First stop was Troutmark Books in the Castle Arcade. I have been there before, but many years ago. It's an amazing rabbit warren. Next, in complete contrast, the very sleek and modern Oxfam Shop in St Mary's Street. Then the book stall  in the Cardiff Market, where several of the party succumbed to the lure of an adjacent stall selling Welsh cakes.  

Then it was out to Canton on the bus - my first bus trip since pre -Covid. Glad to find my bus pass still works.  We visited Shelf Life - a non profit radical bookshop specialising in marginalised and underrepresented voices, Caban - a Welsh language bookshop and lastly, a real treat "And Penguins" a special pop up shop in the home of a Penguin book collector, where we we were able to browse some fascinating gems over tea and biscuits. 

It was a lovely afternoon, full of fun and surprises in good company. What did I buy? 

Coffee with  Shakespeare - a fictional dialogue by Shakespearean expert Stanley Wells.

A small volume on smugglers in Wales.

Those two are possibly for research.

The Angel of Mons  by David Clarke - an exploration of the strange legend that grew up in the First World War that has fascinated me for years.

A classic Nora Roberts that I haven't read - Blue Smoke 

And my pop up Penguins were all related to my studies for the PhD - a bit of nostalgia. Why War? by philosopher C E M  Joad who was one of the experts who was part of the panel for the radio Brains  Trust, Hitler's War  by Hugh Dalton M P, who served in the war time Cabinet and was Chancellor of the Exchequer after the war. And as light relief, Margery Allingham's Death of a Ghost - an Albert Campion that I hadn't read and am enjoying. These three were war time publications so are quite special. 

I also bought some oat milk chocolate -  which is very good and some cards to add to my stock of not quite birthday cards. 
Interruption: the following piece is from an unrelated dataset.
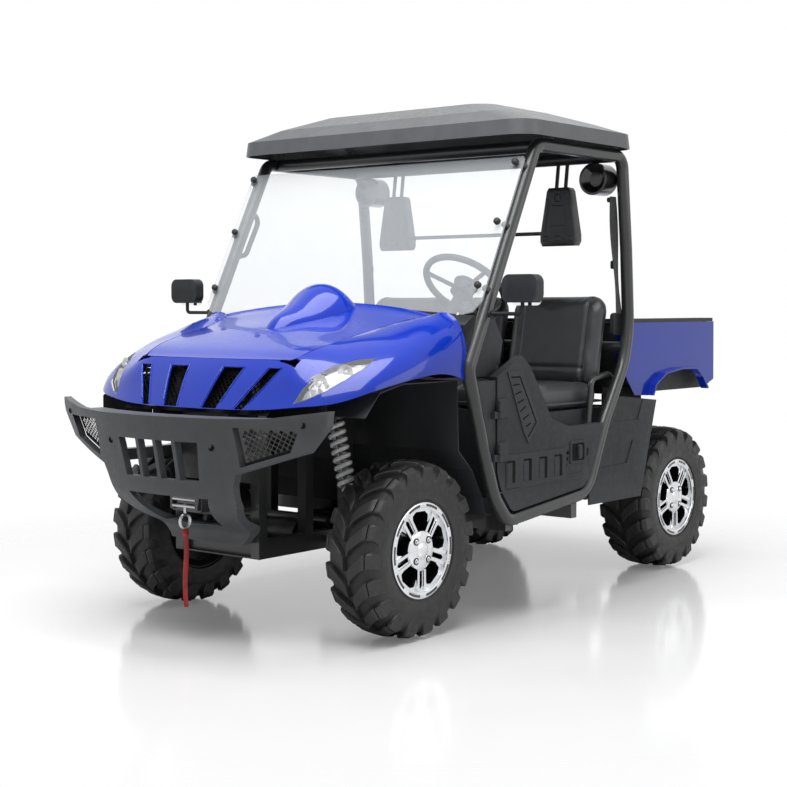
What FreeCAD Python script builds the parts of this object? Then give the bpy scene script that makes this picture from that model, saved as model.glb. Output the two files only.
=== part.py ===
import FreeCAD, Part
import math
import os
import re

import Sketcher
from FreeCAD import Placement, Rotation, Vector

# Driving dimensions
# Each row is the size's name, its value in millimetres or degrees, and what it measures.
# X points to the driver's side, -Y to the front and Z up, with the ground at zero.

SIZES = (
    ("half_length", 1455, "half of the overall length, bumper to tow hitch"),
    ("front_overhang", 685, "bumper front to front axle"),
    ("wheelbase", 1910, "front axle to rear axle"),
    ("seat_gap", 0.3, "gap where a fixed piece seats on its carrier"),
    ("panel_gap", 6, "running gap round a moving panel"),
    ("overrun", 30, "how far a cutting solid runs past what it cuts"),

    ("tyre_radius", 315, "tyre radius over the lugs"),
    ("lug_height", 17, "height of a tread lug"),
    ("lug_length", 56, "tread lug along the tread"),
    ("shoulder_drop", 34, "how far a lug reaches down the sidewall"),
    ("front_tyre_width", 204, "front tyre across the sidewalls"),
    ("rear_tyre_width", 230, "rear tyre across the sidewalls"),
    ("tyre_wall", 13, "thickness of the tyre's casing"),
    ("bead_radius", 152.4, "rim where the tyre's bead sits"),
    ("flange_height", 17, "rim flange above the bead seat"),
    ("flange_thickness", 6, "rim flange along the axle"),
    ("barrel_wall", 5, "rim barrel's wall"),
    ("front_rim_width", 178, "front rim between its flanges"),
    ("rear_rim_width", 203, "rear rim between its flanges"),
    ("front_wheel_x", 548, "front wheel's middle plane"),
    ("rear_wheel_x", 491, "rear wheel's middle plane"),
    ("disc_setback", 11, "rim face behind the outer flange"),
    ("disc_thickness", 18, "thickness of the rim's spoked disc"),
    ("window_inner", 66, "rim window's inner radius"),
    ("window_outer", 137, "rim window's outer radius"),
    ("window_width", 70, "rim window across"),
    ("keyhole_width", 18, "slot between a pair of spokes"),
    ("cap_radius", 30, "centre cap"),
    ("cap_height", 8, "centre cap above the rim's disc"),

    ("kingpin_x", 500, "kingpin from the middle plane"),
    ("carrier_x", 440, "rear hub carrier from the middle plane"),
    ("kingpin_rise", 97, "ball joint above and below the axle"),
    ("joint_pin", 9, "ball joint pin"),
    ("joint_eye", 17, "ball joint eye"),
    ("joint_height", 22, "ball joint eye's height"),
    ("joint_gap", 16, "arm eye to knuckle body"),
    ("knuckle_depth", 46, "knuckle body along the axle"),
    ("knuckle_width", 44, "knuckle body along the vehicle"),
    ("hub_sleeve", 45, "wheel hub's sleeve along the axle"),
    ("hub_radius", 42, "wheel hub's sleeve"),
    ("spindle_radius", 24, "spindle in the wheel hub"),
    ("steer_arm", 70, "kingpin to tie rod eye"),
    ("steer_arm_rise", 38, "steering arm's top above the axle"),
    ("steer_arm_thickness", 12, "steering arm"),
    ("rod_gap", 1.5, "tie rod eye above the steering arm"),
    ("rod_radius", 9, "tie rod"),
    ("rod_eye_radius", 15, "tie rod eye"),
    ("rod_eye_height", 22, "tie rod eye's height"),
    ("rack_radius", 22, "rack housing"),
    ("rack_half", 150, "half of the rack housing"),

    ("arm_tube", 12, "suspension arm tube"),
    ("arm_spread", 110, "half of an arm's pivot spacing"),
    ("bush_radius", 16, "arm pivot bush"),
    ("bush_length", 44, "arm pivot bush"),
    ("lower_pivot_drop", 5, "lower arm pivot below the axle"),
    ("upper_pivot_rise", 155, "upper arm pivot above the axle"),
    ("shock_top_x", 274, "front shock's upper eye"),
    ("shock_top_z", 782, "front shock's upper eye above the ground"),
    ("shock_foot_x", 400, "front shock's lower eye"),
    ("shock_foot_drop", 35, "shock's lower eye below the axle"),
    ("shock_setoff", 52, "shock beside the axle line"),
    ("rear_shock_top_x", 270, "rear shock's upper eye"),
    ("rear_shock_top_z", 720, "rear shock's upper eye above the ground"),
    ("rear_shock_foot_x", 350, "rear shock's lower eye"),
    ("coil_radius", 29, "spring coil's middle line"),
    ("coil_wire", 5, "spring wire radius"),
    ("coil_pitch", 27, "spring coil's pitch"),
    ("damper_radius", 14, "shock damper tube"),
    ("eye_radius", 14, "shock eye"),
    ("shaft_radius", 13, "drive shaft"),
    ("boot_radius", 34, "drive shaft's rubber boot"),
    ("boot_length", 60, "drive shaft's rubber boot"),
    ("gear_case_half", 75, "half of a final drive case"),
    ("gear_case_radius", 60, "final drive case"),

    ("gear_mount", 12, "final drive mount inside the cross member's height"),
    ("rail_x", 190, "chassis rail from the middle plane"),
    ("rail_width", 40, "chassis rail"),
    ("rail_height", 60, "chassis rail"),
    ("rail_bottom", 290, "underside of the chassis rails"),
    ("rail_front_setback", 312, "front rail end behind the bumper front"),
    ("rail_rear_setback", 60, "rear rail end ahead of the hitch end"),
    ("cross_width", 50, "cross member along the vehicle"),
    ("post_width", 40, "upright posts along the vehicle"),
    ("nose_post_top", 800, "top of the nose posts"),
    ("pad_thickness", 12, "shock mount and bed pad plates"),
    ("skid_wall", 5, "skid plate"),

    ("cab_setback", 199, "cab front behind the front axle"),
    ("cab_length", 1118, "cab from pillar foot to pillar back"),
    ("cab_bottom", 373, "sill tube's middle line, lowest"),
    ("cab_height", 1402, "sill tube to roof tube"),
    ("cage_x", 690, "side loop of the cage from the middle plane"),
    ("cage_tube", 25, "cage tube radius"),
    ("floor_level", 400, "underside of the floor tub"),
    ("floor_wall", 5, "floor tub"),
    ("floor_half", 655, "half of the floor tub's width"),

    ("door_thickness", 36, "door over its skin and ribs"),
    ("door_outer_x", 708, "door's outer face"),
    ("hinge_x", 720, "door hinge pin from the middle plane"),
    ("hinge_setback", 158, "door hinge pin behind the cab's front"),
    ("hinge_radius", 8, "hinge barrel"),
    ("hinge_height", 52, "hinge barrel"),
    ("hinge_low_z", 631, "lower hinge's middle"),
    ("hinge_high_z", 788, "upper hinge's middle"),
    ("vent_height", 13, "vent slot in the door"),
    ("vent_pitch", 24, "one vent slot to the next"),
    ("panel_wall", 6, "side panels"),
    ("panel_outer_x", 704, "side panel's outer face"),

    ("body_half", 692, "half of the body's width"),
    ("nose_setback", 178, "foot of the nose behind the bumper front"),
    ("nose_bottom", 816, "foot of the nose above the ground"),
    ("body_run", 722, "nose foot to fender rear"),
    ("body_rise", 364, "nose foot to cowl"),
    ("body_wall", 4, "painted body panels"),
    ("nose_half", 455, "nose panel's half width"),
    ("nose_depth", 150, "nose panel from front to seam"),
    ("hood_gap", 5, "gap between hood and fenders"),
    ("slot_height", 138, "nose slot"),
    ("mesh_bar", 4, "bar of the mesh"),
    ("mesh_pitch", 22, "mesh bars' spacing"),
    ("mesh_wall", 3, "mesh thickness"),
    ("mesh_setback", 26, "nose mesh behind the foot of the nose"),
    ("mesh_lean", 0.6, "nose mesh's setback for each mm of rise"),
    ("bracket_lean", 0.24, "bumper's inner face behind its top for each mm of drop"),
    ("hood_pin_y", -1122, "hood hinge pin"),
    ("hood_pin_z", 960, "hood hinge pin above the ground"),
    ("hood_pin_radius", 6, "hood hinge pin"),
    ("swing_in", 325, "inner side of the nose's relief for the hood's corner"),
    ("swing_out", 396, "outer side of the nose's relief for the hood's corner"),
    ("swing_run", 36, "nose's relief ahead of the hood's pin"),
    ("hood_lug_x", 225, "hood hinge lug from the middle plane"),
    ("hood_lug_width", 18, "hood hinge lug"),
    ("arch_wall", 4, "wheel arch liner"),
    ("arch_half", 650, "half of the width over the wheel arch liners"),
    ("arch_top", 905, "top of the wheel arch liner"),
    ("arch_drop", 105, "wheel arch liner's front end below its top"),
    ("arch_run", 500, "wheel arch liner, front to back"),
    ("arch_skirt", 200, "inner wall below the wheel arch liner's top"),
    ("lever_x", 90, "shift lever from the middle plane"),
    ("lever_length", 90, "shift lever"),
    ("lever_radius", 6, "shift lever"),
    ("knob_radius", 19, "shift lever's knob"),
    ("pipe_radius", 22, "exhaust tail pipe"),
    ("pipe_length", 60, "exhaust tail pipe behind the muffler"),
    ("lamp_height", 150, "tail lamp"),
    ("lamp_width", 32, "tail lamp"),
    ("lamp_thickness", 24, "tail lamp, front to back"),
    ("gate_setback", 15, "tailgate's middle behind the bed"),
    ("gate_hinge_x", 400, "tailgate hinge from the middle plane"),
    ("gate_hinge_rise", 55, "tailgate hinge above the bed's lower edge"),
    ("gate_pin_radius", 6, "tailgate hinge pin"),
    ("gate_tab", 16, "tailgate hinge tab"),
    ("gate_gap", 5, "tailgate hinge above the gate's lower edge"),
    ("muffler_z", 560, "muffler above the ground"),
    ("roof_pad", 20, "roof mount pad"),
    ("pad_front_y", -55, "front roof mount pad"),
    ("pad_rear_y", 415, "rear roof mount pad"),
    ("dome_length", 330, "air scoop on the hood, front to back"),
    ("dome_half", 150, "air scoop's half width"),
    ("dome_height", 92, "air scoop above the hood"),
    ("dome_setback", 22, "air scoop ahead of the hood's rear edge"),
    ("lamp_depth", 70, "headlamp behind its lens"),

    ("bumper_half", 658, "half of the bumper's width"),
    ("bumper_bow", 190, "how far the bumper's ends sweep back"),
    ("bumper_wall", 28, "bumper moulding"),
    ("bumper_top", 803, "top of the bumper's middle"),
    ("bumper_rise", 464, "bumper from its foot to its top"),
    ("bumper_ledge", 75, "bumper's top ledge along the vehicle"),

    ("windshield_wall", 5, "windshield sheet"),
    ("windshield_half", 698, "half of the windshield's width"),
    ("windshield_gap", 16, "windshield ahead of the pillars"),
    ("clamp_radius", 13, "windshield clamp"),

    ("roof_wall", 5, "roof panel"),
    ("roof_bottom", 1803, "lower edge of the roof"),
    ("roof_half", 740, "half of the roof's width"),
    ("roof_rise", 152, "roof's height over its edge"),
    ("roof_run", 805, "roof from front to back"),
    ("roof_front", 277, "roof's front edge ahead of the middle"),
    ("roof_corner", 90, "roof's corner radius"),

    ("cushion_x", 455, "outer seat from the middle plane"),
    ("cushion_width", 362, "outer seat cushion"),
    ("middle_width", 510, "middle seat cushion"),
    ("cushion_length", 470, "seat cushion, front to back"),
    ("cushion_height", 95, "seat cushion"),
    ("cushion_top", 850, "top of the seat cushion"),
    ("seat_front", -5, "front of the seat cushion"),
    ("back_height", 410, "seat back"),
    ("back_depth", 80, "seat back"),
    ("back_lean", 12, "seat back's lean"),
    ("base_wall", 5, "seat base"),
    ("base_half", 628, "half of the seat base's width"),
    ("base_length", 520, "seat base, front to back"),

    ("wheel_centre_x", 380, "steering wheel from the middle plane"),
    ("wheel_centre_y", -165, "steering wheel"),
    ("wheel_centre_z", 1245, "steering wheel above the ground"),
    ("wheel_rim_radius", 165, "steering wheel's rim"),
    ("wheel_grip", 13, "steering wheel's grip"),
    ("wheel_tilt", 47.5, "steering wheel's plane off the vertical"),
    ("wheel_hub_radius", 45, "steering wheel's hub"),
    ("wheel_hub_height", 40, "steering wheel's hub"),
    ("column_radius", 22, "steering column"),
    ("column_length", 330, "steering column"),

    ("headrest_x", 434, "headrest from the middle plane"),
    ("headrest_y", 431, "headrest"),
    ("headrest_bottom", 1417, "headrest's lower edge"),
    ("headrest_height", 241, "headrest"),
    ("headrest_width", 176, "headrest at its bottom"),
    ("headrest_depth", 55, "headrest"),
    ("headrest_rod", 8, "headrest rods and bar"),
    ("pod_y", 455, "speaker pod"),
    ("pod_radius", 65, "speaker pod"),
    ("pod_depth", 90, "speaker pod"),
    ("handle_tube", 11, "grab handle tube"),
    ("hoop_x", 650, "hip hoop from the middle plane"),
    ("hoop_tube", 12, "hip hoop tube"),
    ("belt_width", 48, "seat belt webbing"),
    ("belt_wall", 3, "seat belt webbing"),

    ("mirror_x", 853, "mirror head from the middle plane"),
    ("mirror_y", -467, "mirror head"),
    ("mirror_z", 1232, "mirror head above the ground"),
    ("mirror_width", 148, "mirror head"),
    ("mirror_height", 100, "mirror head"),
    ("mirror_depth", 46, "mirror head"),
    ("mirror_stem", 14, "mirror stem"),

    ("bed_front", 595, "cargo bed's front"),
    ("bed_bottom", 780, "cargo bed's lower edge"),
    ("bed_length", 790, "cargo bed"),
    ("bed_height", 320, "cargo bed"),
    ("bed_half", 680, "half of the bed's outer width"),
    ("bed_side", 30, "flare of the bed side round the wheel"),
    ("bed_wall", 5, "bed panels"),
    ("bed_floor", 30, "bed floor with its ribs"),
    ("bed_tub_half", 600, "half of the bed's inner width"),
    ("bed_rail", 16, "bed's top rail"),
    ("bed_pivot_y", 1275, "bed's tilt hinge"),
    ("bed_pivot_z", 690, "bed's tilt hinge above the ground"),
    ("pivot_radius", 14, "bed's hinge pin"),
    ("gate_thickness", 30, "tailgate"),
    ("gate_half", 590, "half of the tailgate's width"),
    ("gate_height", 250, "tailgate"),

    ("engine_length", 530, "engine and gearbox"),
    ("engine_width", 300, "engine and gearbox"),
    ("engine_height", 330, "engine and gearbox"),
    ("engine_front", 525, "front of the engine"),
    ("muffler_radius", 75, "muffler"),
    ("radiator_height", 250, "radiator"),
    ("radiator_depth", 50, "radiator"),
    ("hitch_tube", 50, "tow hitch receiver outside"),
    ("hitch_bore", 40, "tow hitch receiver inside"),
    ("hitch_length", 150, "tow hitch receiver"),
    ("hitch_pin", 16, "tow hitch pin hole"),

    ("winch_y", -1277, "winch line's plane"),
    ("winch_half", 120, "half of the winch's width"),
    ("winch_radius", 38, "winch drum"),
    ("winch_z", 492, "winch drum above the ground"),
    ("roller_radius", 11, "fairlead roller"),
    ("hook_z", 420, "hook above the ground"),
    ("hook_radius", 24, "hook's bend"),
    ("hook_wire", 6, "hook's thickness"),
    ("strap_end", 116, "red strap's lower end"),
    ("strap_width", 25, "red strap"),
    ("strap_wall", 3, "red strap"),
)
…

All in all it was a very good day. 

Wednesday 3 August 2022

Out and about

 I had a great time with Helga, Laura and Jo at Griffin Books last Friday. Thanks to Mel and her team for putting on a fun event and to everyone who came along. I think they all enjoyed it as much as we did. 

Thanks too to Kath Eastman from the Nut Press for the photo of me in the shop clutching the perfect yellow rose we all got as a leaving gift - sometimes being an author can make you feel really special. And Kath even managed to snap me with my eyes open! 

|It was lovely too to meet fellow Crime Cymru member Chris Lloyd in real rather than virtual life.  Chris is another local author who won the Historical Writers' Association Gold Crown Award and was shortlisted for the Crime Writers' Association Historical  Dagger Award for his Paris set World War II historical crime The Unwanted Dead. 

Having got a taste for gadding about, I'm now going to do it again!!!

 I'm planning a visit to Rhiwbina Beans Coffee Shop as Writer in Residence for the day. You will be welcome to drop in to chat, find out about my books, talk generally about writing and of course you'll have the chance to buy a signed copy for yourself or for a present. 

Rhiwbina Beans is in Heol Llanishen Fach, Cardiff. It's a quirky coffee shop with a 4.5 score on Trip Advisor and a fine line in cake. I'll confirm the date ASAP. It would be great to see you.